It is not a high priority among LQG folks. LQG offers a quantum spacetime to build other stuff on, so the aim is to be able to have a more fundamental picture of space time that is not the usual Euclidean or Lorentzian framework or a fixed smooth manifold.
So as an exercise you could try to "do strings" on a LQG basis, instead of on the more usual differential manifold or flat space, but it might be more rewarding to do something else. Noncommutative Geometry has a version of the standard model and a number of people have been trying to do NCG on a LQG basis.
Also just plain field theory or QFT might be rewarding to figure out how to do.
But people have tried what you say! Thiemann had a paper doing strings with LQG in 2004. It had limited success.
http://arxiv.org/abs/hep-th/0401172
Then in 2009 three other people tried. Fairbairn, Noui, Sardelli
And there are some papers by Nieto I haven't looked at, along these lines:
http://arxiv.org/find/hep-th/1/au:+Nieto_J/0/1/0/all/0/1.
String research has not been making much progress lately and many of the researchers seem to have gotten out of the unification business and into other stringy and nonstringy research lines. This is not a criticism of stringy math. Interesting math but just hasnt been producing much new physics lately. So from the LQG standpoint it is not too interesting to implement string on LQG spacetime. There are other things with higher priority, although a few people do work on it now and then.
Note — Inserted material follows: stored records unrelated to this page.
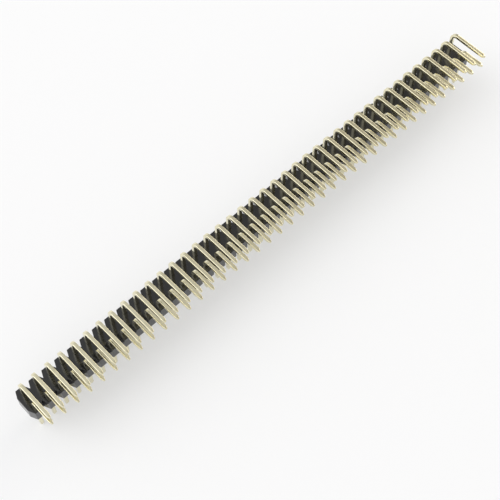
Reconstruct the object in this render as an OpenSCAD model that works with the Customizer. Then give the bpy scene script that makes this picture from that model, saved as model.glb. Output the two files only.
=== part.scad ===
// Right-angle male pin header strip, two rows on one common pitch.
// One moulded insulator carries a row pair of bent square contacts at each position.
// The mating pins point down, the solder tails leave the back and bend over one long side.
// Frame: X along the strip, -Y towards the circuit board, +Z away from the mating connector.
// Origin: centre of the pin grid in the insulator's mating face. Units: millimetres.

/* [Grid] */
// Number of positions along the strip, each with one contact in each row
positions = 40; // [2:1:40]
// Distance between neighbouring positions and between the two rows
pitch = 2.54; // [2.2:0.02:2.8]

/* [Insulator] */
// Distance from the mating face to the back face, from which the tails leave
body_t = 2.54; // [2:0.02:4]
// Plastic from each row's pin axis to the outer side face next to it
side_wall = 1.27; // [1:0.01:1.6]
// Width of each break notch at its mouth
notch_w = 1.1; // [0.4:0.02:1.3]
// Depth of each break notch from the side face
notch_d = 1.2; // [0.4:0.05:1.5]

/* [Contacts] */
// Side of the square contact wire
pin_w = 0.64; // [0.5:0.01:0.8]
// Gap left round a contact in its hole, none where the contact is pressed in
hole_gap = 0; // [0:0.005:0.05]
// Length of the mating pins below the mating face
mating_l = 5.2; // [4:0.1:12]
// Length of the taper at the mating tip
tip_taper_l = 0.6; // [0.3:0.05:1.2]
// Side of the flat left at the mating tip
tip_flat = 0.3; // [0.15:0.01:0.4]

/* [Solder tails] */
// Height of the lower row's tail axis above the back face
lower_tail_h = 1.5; // [1.2:0.05:3]
// Distance between the tail axes of the two rows, which is the board's hole row spacing
tail_row_gap = 2.54; // [2.2:0.02:2.8]
// Reach of both rows' tails beyond the side face that sits on the board
tail_reach = 3.7; // [1.5:0.1:6]
// Inside radius of each bend
bend_r = 0.7; // [0.2:0.05:0.8]
// Length of the taper at the tail's end
tail_taper_l = 0.6; // [0.1:0.05:1]
// Side of the flat left at the tail's end
tail_flat = 0.3; // [0.15:0.01:0.48]

/* [Hidden] */
// Node of the contacts at one position, counted from the -X end of the strip
function pair_name(position) = str("contact_pair_", position < 10 ? "0" : "", position);

strip_l = positions * pitch;
strip_w = pitch + 2 * side_wall;
upper_row_y = pitch / 2;
lower_row_y = -pitch / 2;
board_face_y = -strip_w / 2;
upper_tail_h = lower_tail_h + tail_row_gap;
// Distance from the inside of a bend's centre to the contact's axis
bend_axis_r = bend_r + pin_w / 2;
// Overshoot of a cutting shape past the face that it opens
cut = 0.5;

// Place along the strip of one position
function position_x(position) = (position - (positions + 1) / 2) * pitch;

// Half of a diamond that leaves one V notch in a side face, its mouth widened past the face
module notch_outline() {
    past_face = cut * notch_w / notch_d;
    polygon([
        [0, -notch_d],
        [notch_w / 2 + past_face / 2, cut],
        [-notch_w / 2 - past_face / 2, cut]
    ]);
}

module strip_outline() {
    difference() {
        square([strip_l, strip_w], center = true);
        for (boundary = [0:positions], side = [0, 180])
            rotate(side)
                translate([boundary * pitch - strip_l / 2, strip_w / 2])
                    notch_outline();
    }
}

module hole_outlines() {
    for (position = [1:positions], row_y = [lower_row_y, upper_row_y])
        translate([position_x(position), row_y])
            square(pin_w + 2 * hole_gap, center = true);
}

// Side view of a square bar that starts at the origin and tapers to a flat at its far end
module bar_outline(length, taper_l, flat_w) {
    polygon([
        [-pin_w / 2, 0],
        [pin_w / 2, 0],
        [pin_w / 2, length - taper_l],
        [flat_w / 2, length],
        [-flat_w / 2, length],
        [-pin_w / 2, length - taper_l]
    ]);
}

// Square bar along +Z, tapered on all four sides at its far end
module tapered_bar(length, taper_l, flat_w) {
    intersection() {
        rotate([90, 0, 0])
            linear_extrude(pin_w, center = true)
                bar_outline(length, taper_l, flat_w);
        rotate([90, 0, 90])
            linear_extrude(pin_w, center = true)
                bar_outline(length, taper_l, flat_w);
    }
}

// Quarter bend from a bar along -Z to a bar along -Y, its centre at the origin
module bend() {
    rotate([90, 0, 90])
        rotate_extrude(angle = 90, $fn = 48)
            translate([bend_r, -pin_w / 2])
                square(pin_w);
}

// One contact: straight mating pin, bend and tail, with its row at row_y
module contact(row_y, tail_h) {
    bend_y = row_y - bend_axis_r;
    bend_z = body_t + tail_h - bend_axis_r;
    tail_l = bend_y - board_face_y + tail_reach;
    union() {
        translate([0, row_y, bend_z])
            rotate([180, 0, 0])
                tapered_bar(bend_z + mating_l, tip_taper_l, tip_flat);
        translate([0, bend_y, bend_z])
            bend();
        translate([0, bend_y, bend_z + bend_axis_r])
            rotate([90, 0, 0])
                tapered_bar(tail_l, tail_taper_l, tail_flat);
    }
}

module insulator() {
    color([0.06, 0.06, 0.065])
        linear_extrude(body_t)
            difference() {
                strip_outline();
                hole_outlines();
            }
}

// The upper and lower row contacts of one position, two separate pieces
module contact_pair(position) {
    color([0.8, 0.75, 0.6])
        translate([position_x(position), 0, 0]) {
            contact(upper_row_y, upper_tail_h);
            contact(lower_row_y, lower_tail_h);
        }
}

insulator();
for (position = [1:positions])
    contact_pair(position);
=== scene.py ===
# %% [markdown]
# # A right-angle pin header strip
#
# The strip is one black moulded bar with eighty bent pins pressed into it, two at each position. It stands
# on its straight mating pins, so the bent solder tails lie on top, side by side like the teeth of a comb.
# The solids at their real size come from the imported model. This lesson dresses them: it models the wire and
# the moulding again with the small radii that catch the light, and gives both their finish.

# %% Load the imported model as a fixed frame
import math

import bpy
from mathutils import Matrix, Quaternion, Vector


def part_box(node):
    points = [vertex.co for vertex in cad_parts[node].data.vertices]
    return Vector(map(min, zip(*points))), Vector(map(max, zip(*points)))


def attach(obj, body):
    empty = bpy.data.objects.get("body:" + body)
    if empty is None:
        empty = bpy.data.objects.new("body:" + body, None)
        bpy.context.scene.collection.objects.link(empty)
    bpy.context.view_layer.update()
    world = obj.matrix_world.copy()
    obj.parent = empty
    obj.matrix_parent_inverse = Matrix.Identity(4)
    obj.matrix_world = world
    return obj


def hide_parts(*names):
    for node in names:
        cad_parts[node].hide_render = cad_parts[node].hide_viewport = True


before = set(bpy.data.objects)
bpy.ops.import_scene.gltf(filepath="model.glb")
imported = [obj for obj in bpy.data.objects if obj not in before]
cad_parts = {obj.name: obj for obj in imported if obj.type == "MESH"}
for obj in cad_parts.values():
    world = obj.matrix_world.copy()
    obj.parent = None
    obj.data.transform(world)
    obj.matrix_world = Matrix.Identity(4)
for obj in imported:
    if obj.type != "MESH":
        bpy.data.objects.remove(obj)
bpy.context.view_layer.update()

# %% [markdown]
# ## Sizes
#
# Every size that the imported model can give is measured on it: the wire, the pitch, the rows, the heights.
# Only what a box can't tell is written here, such as the bend radius and the small radii on the edges.
# Blender works in metres, so one named unit keeps the numbers readable.

# %% Read the sizes from the frame
MM = 0.001
pair_names = sorted(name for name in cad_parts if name.startswith("contact_pair_"))
body_low, body_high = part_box("insulator")
first_low, first_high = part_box(pair_names[0])
second_low, second_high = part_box(pair_names[1])

wire = first_high.x - first_low.x
pitch = second_low.x - first_low.x
first_x = (first_low.x + first_high.x) / 2
upper_row_y = first_high.y - wire / 2
lower_row_y = upper_row_y - pitch
upper_tail_z = first_high.z - wire / 2
lower_tail_z = upper_tail_z - pitch
tail_end_y = first_low.y
tip_z = first_low.z

bend_inside_r = 0.7 * MM
bend_axis_r = bend_inside_r + wire / 2
tip_taper = 0.6 * MM
tip_flat = 0.3 * MM
tail_taper = 0.6 * MM
tail_flat = 0.3 * MM
notch_mouth = 1.1 * MM
notch_depth = 1.2 * MM
print("wire", round(wire / MM, 3), "pitch", round(pitch / MM, 3), "positions", len(pair_names))

# %% [markdown]
# ## Camera
#
# The strip is seen from high above its near end, with a long lens from close by, so that the near blocks are
# seen almost from straight above and the far ones well from the side. The camera comes before the pieces,
# because it tells how fine their details have to be. It aims at a point on top of the moulding.

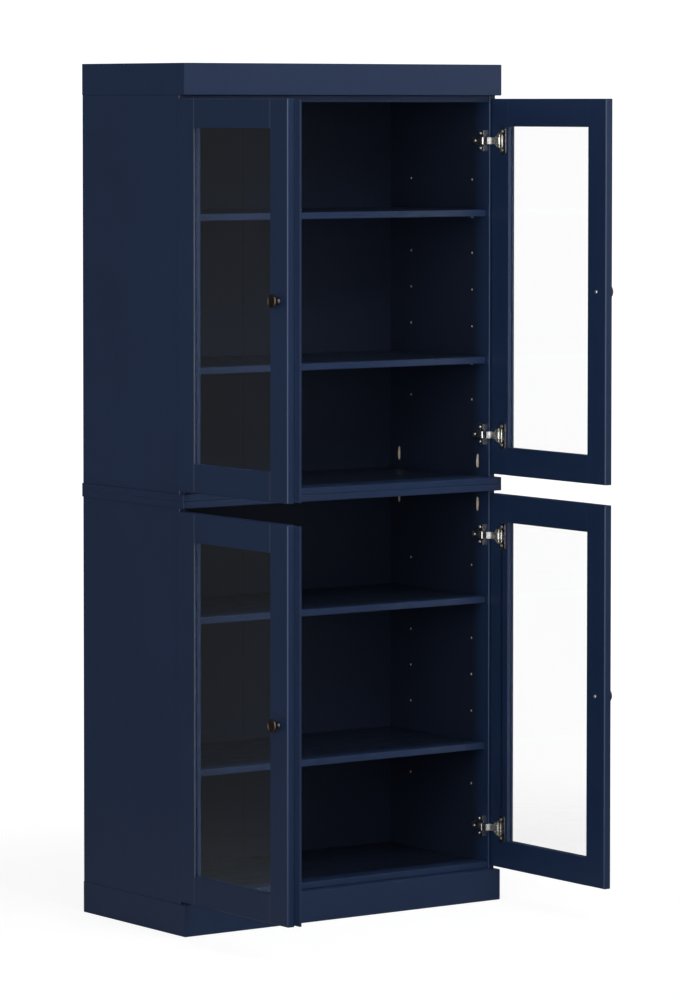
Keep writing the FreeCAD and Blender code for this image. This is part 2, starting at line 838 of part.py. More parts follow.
def meeting_lath(label, base):
    """A flat lath that covers the gap between two closed doors, stepped where the other door meets it."""
    body = new_body(label)
    top = door_inner - s.lath_thickness
    lap = door_free_edge + s.lath_lap
    end = door_free_edge - s.lath_reach
    section = polygon(body, label + "_section", "XY_Plane", [
        (top, lap), (door_inner, lap), (door_inner, door_free_edge),
        (door_inner - s.lath_step, door_free_edge), (door_inner - s.lath_step, end), (top, end)])
    pad(body, label + "_strip", section, door_height - s.lath_end_gap * 2)
    return place(body, z=base + s.lath_end_gap)


# Hinge pieces that ride with a door: made once, about the cup's centre on the door's inner face
def hinge_cup():
    """The pressed cup and the winged flange that screws to the stile."""
    body = new_body("hinge_cup")
    radius = s.cup_radius
    inner = radius - s.cup_wall
    lip = s.flange_thickness
    shell = rings(body, "hinge_cup_shell", "YZ_Plane", [(ZERO, ZERO)], radius, ZERO, CUP_SIDES)
    pad(body, "hinge_cup_shell_pad", shell, s.cup_depth)
    brim = rings(body, "hinge_cup_brim", "YZ_Plane", [(ZERO, ZERO)], radius + s.cup_wall, ZERO, CUP_SIDES)
    pad(body, "hinge_cup_brim_pad", brim, lip, reverse=True)
    near = -s.flange_near
    far = -s.flange_far
    reach = s.flange_half_height
    corner = s.flange_corner
    wing = polygon(body, "hinge_cup_wing", "YZ_Plane", [
        (far, -reach), (near - corner, -reach), (near, corner - reach),
        (near, reach - corner), (near - corner, reach), (far, reach)])
    flange = pad(body, "hinge_cup_flange", wing, lip, reverse=True)
    doc.recompute()
    bevel = body.newObject("PartDesign::Chamfer", "hinge_cup_bevel")
    far_edges = [f"Edge{number}" for number, edge in enumerate(flange.Shape.Edges, start=1)
                 if along(edge, AXIS_Z) and at(edge, AXIS_Y, far.number) and at(edge, AXIS_X, -lip.number)]
    bevel.Base = (flange, far_edges)
    bind(bevel, "Size", s.flange_bevel)
    mouth = rings(body, "hinge_cup_mouth", "YZ_Plane", [(ZERO, ZERO)], inner, -lip, CUP_SIDES)
    pocket(body, "hinge_cup_opening", mouth, s.cup_depth - s.cup_wall + lip, reverse=True)
    places = [(-s.flange_screw_offset, s.flange_screw_rise * sense) for sense in (-1, 1)]
    holes = rings(body, "hinge_cup_holes", "YZ_Plane", places,
                  clear_of(s.flange_screw_radius + s.screw_fit), -lip)
    pocket(body, "hinge_cup_screw_holes", holes, lip, reverse=True)
    return body


MITRED = 2


def knuckle_prism(centre, radius, tall):
    """An upright six-sided prism about a centre."""
    corners = []
    for number in range(FEW_SIDES + 1):
        turn = math.pi * (2 * number + 1) / FEW_SIDES
        corners.append(centre + Vector(radius * math.cos(turn), radius * math.sin(turn), 0))
    return Part.Face(Part.makePolygon(corners)).extrude(tall)


def hinge_strap():
    """The bent link of a hinge: from the knuckles in the cup, over the door's edge, under the arm."""
    points = [Vector(-s.strap_tip_rise.number, s.strap_tip_run.number, 0),
              Vector(-s.strap_knee_rise.number, s.strap_knee_run.number, 0),
              Vector(-s.strap_ankle_rise.number, s.strap_ankle_run.number, 0),
              Vector(s.cup_pin_depth.number - s.knuckle_radius.number, s.cup_pin_near.number, 0)]
    path = Part.makePolygon(points)
    band = Part.Face(path.makeOffset2D(s.strap_thickness.number / 2, MITRED))
    low = Vector(0, 0, -s.strap_half_height.number)
    tall = Vector(0, 0, s.strap_half_height.number * 2)
    shape = band.extrude(tall)
    shape.translate(low)
    near = Vector(s.cup_pin_depth.number, s.cup_pin_near.number, 0)
    far = Vector(s.cup_pin_depth.number, -s.cup_pin_far.number, 0)
    radius = s.knuckle_radius.number
    for centre in (near, far):
        shape = shape.fuse(knuckle_prism(centre + low, radius, tall))
    web = Part.makeBox(s.strap_thickness.number, near.y - far.y, tall.z,
                       Vector(near.x - s.strap_thickness.number / 2, far.y, low.z))
    shape = shape.fuse(web)
    bore = s.cup_pin_radius.number + s.cup_pin_fit.number
    for centre in (near, far):
        shape = shape.cut(knuckle_prism(centre + low, clear_of(bore), tall))
    feature = doc.addObject("Part::Feature", "hinge_strap")
    feature.Shape = shape.removeSplitter()
    return feature


def cup_pin(label, y):
    """A pin that crosses the cup from wall to wall through one knuckle."""
    peg = doc.addObject("Part::Prism", label)
    peg.Polygon = FEW_SIDES
    chord = f"sqrt(({s.cup_radius.text} - {s.cup_wall.text})^2 - ({y.text})^2)"
    half = f"({chord} - {s.cup_pin_radius.text} - {s.cup_pin_end_gap.text})"
    bind(peg, "Circumradius", s.cup_pin_radius)
    peg.setExpression("Height", f"2 * {half}")
    bind(peg, "Placement.Base.x", s.cup_pin_depth)
    bind(peg, "Placement.Base.y", y)
    peg.setExpression("Placement.Base.z", f"-1 * {half}")
    return peg


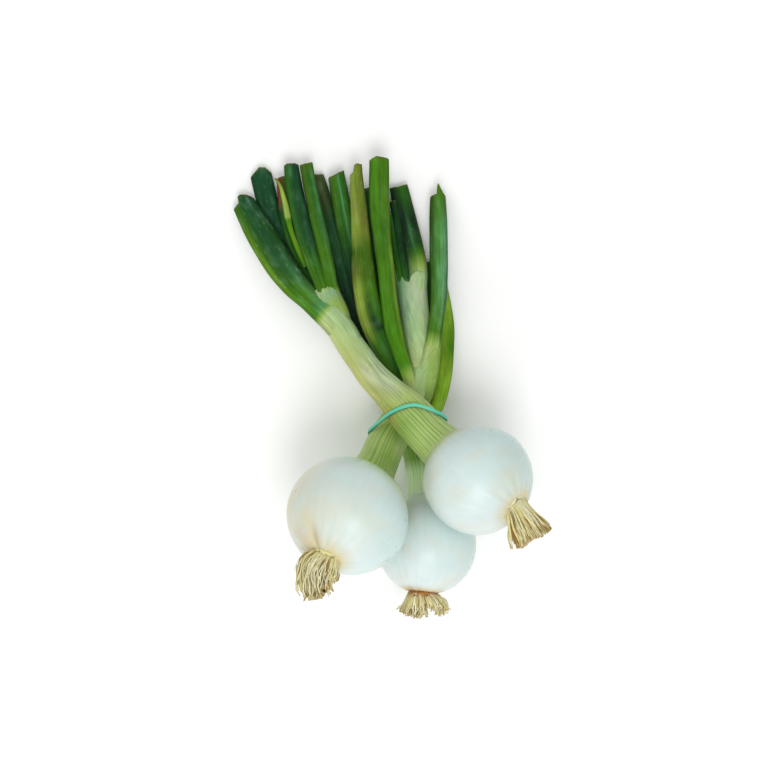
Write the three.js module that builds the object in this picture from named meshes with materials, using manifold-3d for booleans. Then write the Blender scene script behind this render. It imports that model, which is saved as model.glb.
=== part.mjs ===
// A bunch of three white bulbing spring onions, crossed at their necks and held by one rubber band,
// lying on a flat surface. Millimetres, +Z up. The origin is on the surface, under the middle of the bunch;
// the bulbs point along -Y and the trimmed green leaves along +Y.
//
// The middle onion lies on the surface, the left onion rests on it and the right onion crosses over both.
// A piece is first made straight and upright, and then bent along its own route.
import * as THREE from "three";
import { mergeVertices } from "three/addons/utils/BufferGeometryUtils.js";
import Module from "manifold-3d";

const GAP = 0.3; // clearance between pieces that touch
const LEAF_WALL = 1; // thickness of a hollow leaf's flesh
const SOLID_FOOT = 0.22; // share of a leaf, from its foot, that isn't hollow
const BAND = { width: 2.6, thickness: 1.1 };

// How finely each kind of piece is faceted.
const BULB_FACETS = { round: 22, globe: 9, neck: 9 };
const LEAF_FACETS = { round: 10, along: 9 };
const ROOT_FACETS = { round: 14, along: 4 };
const BAND_FACETS = 44;

const FINISHES = {
  bulb: { color: 0xe6ece0, roughness: 0.35 },
  roots: { color: 0xcbb978, roughness: 0.9 },
  sheath: { color: 0xb2ca92, roughness: 0.5 },
  bright_leaf: { color: 0x4c8427, roughness: 0.5 },
  leaf: { color: 0x3a7038, roughness: 0.5 },
  dark_leaf: { color: 0x21482f, roughness: 0.55 },
  yellowing_leaf: { color: 0x74803a, roughness: 0.6 },
  rubber: { color: 0x55b893, roughness: 0.6 },
};

// The onions. A bulb and its neck grew as one: the route runs from the root plate to where the neck
// divides into leaves. girth is the bulb's radius, depth half its height, and plate the root plate's radius;
// neck gives [distance from the root plate, radius].
const ONIONS = {
  right: {
    girth: 27.8,
    depth: 26.8,
    plate: 8,
    neck: [[0, 0], [26, 11], [48, 12.6], [60, 11], [76, 10], [90, 8.7], [104, 7.8], [120, 7.4], [140, 6.8]],
    route: [
      [65, -59.4, 69.6],
      [47.6, -46.6, 56],
      [32, -33, 45.5],
      [22.2, -23.6, 41],
      [12.8, -13.4, 38],
      [3.4, -3.8, 35.5],
      [-5.6, 5.2, 32.5],
      [-14.2, 17, 29],
      [-21, 27, 26.4],
      [-27, 37, 24.4],
    ],
    pressed: { at: 76, by: 0.1 },
  },
  left: {
    girth: 30.9,
    depth: 28,
    plate: 8.5,
    neck: [[0, 0], [28, 12], [50, 13.2], [60, 11], [72, 9.8], [86, 9], [100, 8.4], [122, 7.4]],
    route: [
      [-28.8, -83.4, 77],
      [-18.6, -65, 60.5],
      [-4.8, -41.5, 38.5],
      [1.9, -27, 27.5],
      [7.1, -17.7, 22.4],
      [13.6, -6, 18.6],
      [18.2, 4, 16.8],
      [20.6, 14, 15.6],
    ],
    pressed: { at: 84, by: 0.1 },
  },
  middle: {
    girth: 26,
    depth: 25.5,
    plate: 8,
    neck: [[0, 0], [26, 9], [46, 9.6], [56, 8], [70, 7.2], [84, 7.1], [112, 6.6]],
    route: [
      [19.4, -106.2, 30.6],
      [21.7, -81.9, 26.2],
      [20.8, -62, 18.6],
      [19.2, -46, 13],
      [16.8, -32, 9.8],
      [13, -19, 8.4],
      [8.6, -6, 8.3],
      [5, 4, 8.6],
    ],
    pressed: { at: 80, by: 0.08 },
  },
};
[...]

The most interesting recent work I know of is the 2009 paper I mentioned:
http://arxiv.org/abs/0908.0953
Canonical Analysis of Algebraic String Actions
Winston J. Fairbairn, Karim Noui, Francesco Sardelli
(Submitted on 6 Aug 2009 (v1), last revised 12 Sep 2009 (this version, v2))
"We investigate the canonical aspects of the algebraic first order formulation of strings introduced two decades ago by Balachandran and collaborators. We slightly enlarge the Lagrangian framework and show the existence of a self-dual formulation and of an Immirzi-type parameter reminiscent of four-dimensional first order gravity. We perform a full Hamiltonian analysis of the self-dual case: we extract the first class constraints and construct the Dirac bracket associated to the second class constraints. The first class constraints contain the diffeomorphisms algebra on the world-sheet, and the coordinates are shown to be non-commutative with respect to the Dirac bracket. The Hamilton equations in a particular gauge are shown to reproduce the wave equation for the string coordinates. In the general, non-self-dual case, we also explicit the first class constraints of the system and show that, unlike the self-dual formulation, the theory admits an extra propagating degree of freedom than the two degrees of freedom of conventional string theory. This prevents the general algebraic string from being strictly equivalent to the Nambu-Goto string."
==quote from introduction of Fairbairn Noui Sardelli==
A few years ago, Thiemann [15] reconsidered the Nambu-Goto string and proposed a quantisation of it using the techniques of loop quantum gravity (LQG) [16]. He showed that the LQG techniques, based on background independent quantisation, provides in particular a quantisation of the bosonic string in any dimensions, i.e., there is no need of critical dimensions for the quantum theory to be consistent. This result has sparked off some discussions [17] and certainly deserves to be understood deeper.
We think that the algebraic formulation of the bosonic string is a better starting point to test the LQG techniques than the Nambu-Goto string for it admits a lot of similarities with the Ashtekar-Immirzi-Barbero-Holst formulation [18], [19] of general relativity. It is a first order formulation and possesses an Immirzi-type parameter. In fact, the main motivation of this article is to open an arena for a background independent quantisation of the bosonic string and to compare it to the standard Fock quantisation.
Our goal is to pursue the line of research initiated by Thiemann in the context of the algebraic formulation of strings.
==endquote==
Ashtekar Barbero Immirzi Holst are core LQG names. This is definitely what you were talking about. Application of core fundamental LQG techniques to implement some type of strings.